I’m sure backyard archaeology has turned up stranger things. What’s the weirdest thing you’ve dug up in the garden?

5 thoughts on “backyard archaeology”

  1. I dig up broken beer bottles in my garden all the time. Once I dug up an intact gatorade bottle-with a slimy orangey gatorade still inside! We have a bunch of litter bugs here. I would love to dig marbles. My grandmother in northern Maine dug several marbles. They were beautiful. Wish I knew where they were not. That is a nice brick wall.

  2. In this land-locked city lot I call home, the only dig finds have been chunks of glass and rusty bits. Nothing fun like money or marbles. Maybe I should bury something fun for future generations, like my collection of eight track tapes passed on to me from my father. Conway Twitty and Anne Murray eight-tracks could be all the rage in the future.

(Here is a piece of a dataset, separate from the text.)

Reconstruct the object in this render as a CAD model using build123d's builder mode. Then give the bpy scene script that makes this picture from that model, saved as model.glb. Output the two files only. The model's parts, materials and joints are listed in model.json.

  3. Tina, was that you on Antiques Roadshow with the antique Gatorade bottle? I can’t resist the line about losing your marbles…sorry

    Jim, burying a time capsule is fun. Be did it when we remodeled a bathroom. Boy will somebody be surprised when they open up that wall.

    Keep digging. There’s gotta be something exciting buried in the dirt…

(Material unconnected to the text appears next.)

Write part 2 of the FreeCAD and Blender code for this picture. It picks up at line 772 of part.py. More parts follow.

  4. Hee hee nice surprise wall! I was going to do a post about what you find when you dig when I unearthed a tiny white elephant sculpture last fall while planting crocus bulbs! That, and some fine (ok, two) flagstones right next to the sidewalk under about 2 inches of turf. I credit the Planter’s Buddy that I won from Kathy at Cold Climate Gardening. There’s not much else to write about, so I should get around to posting that…

  5. Lynn, your elephants sounds like quite a find. Maybe more of its here is out there waiting for your next session of bulb planting. I’m surprised with what I find of other people’s stuff, but what gets to me are my own things that I rediscover. The mind may be going but at least there’s the garden to remind me of things I left there…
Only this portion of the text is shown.